Universal Design standards, which the National Park Service required the project to comply with, are different and more rigorous than ADA standards, and the primary goal is to not separate people with disabilities from other visitors.

“We gathered together a group of people with disabilities that we worked really closely with to develop the museum experience,” said Mr. Newman. “We did things like build special tactile models for blind people to be able to experience the museum, but we also made things more practical all-around – how you navigate the space is the same for people with and without apparent disabilities.”

The design team includes Cooper Robertson, with the glass entrance by James Carpenter Design Associates (JCDA). The museum sits within a new landscape designed by Michael Van Valkenburgh Associates (MVVA). Cooper Robertson’s project description articulates the power of a successful public restoration project and its positive effects on the surrounding city.

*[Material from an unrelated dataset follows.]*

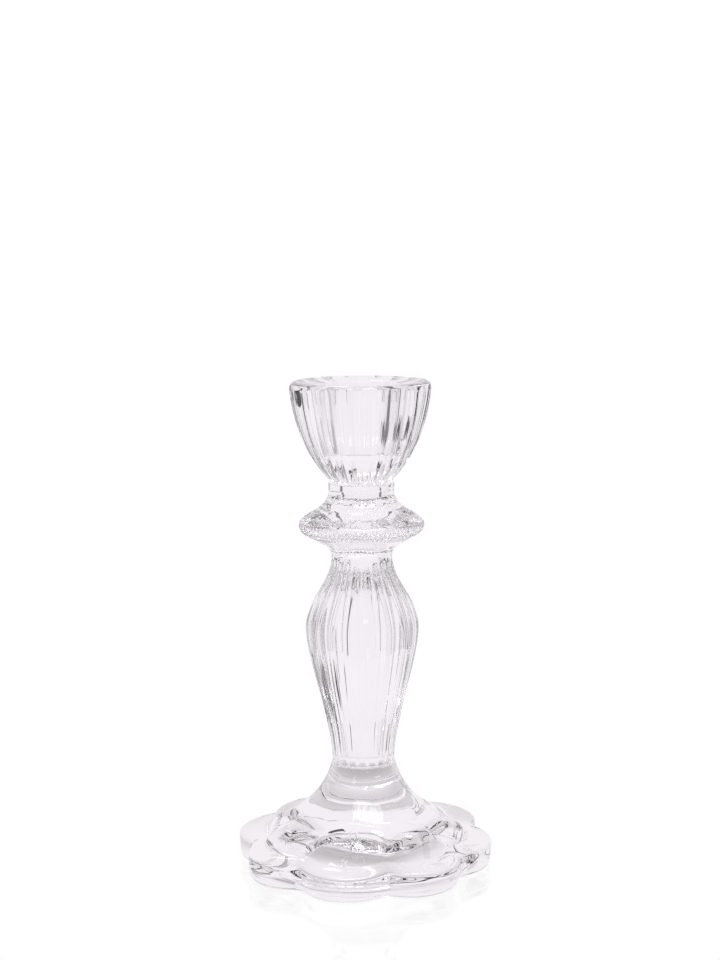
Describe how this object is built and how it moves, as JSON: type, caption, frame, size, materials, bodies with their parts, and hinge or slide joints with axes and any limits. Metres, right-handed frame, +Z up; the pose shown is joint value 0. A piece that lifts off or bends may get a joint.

“This project demonstrates that excellent museum architecture, great monumental public art, and well-designed outdoor public spaces can make great cities. It is a key component of the larger plan to connect downtown St. Louis with the Park and the Mississippi Riverfront as the underground Museum expands towards downtown and opens onto a redesigned public square that now spans over a sunken interstate highway. The new Museum and Old Courthouse create an ensemble of buildings of national significance that define a transformed public open space in downtown St. Louis. Taken together with the Arch, this will become a new destination for those interested in architecture and history, contribute to the quality of urban life for residents, and drive economic revitalization.”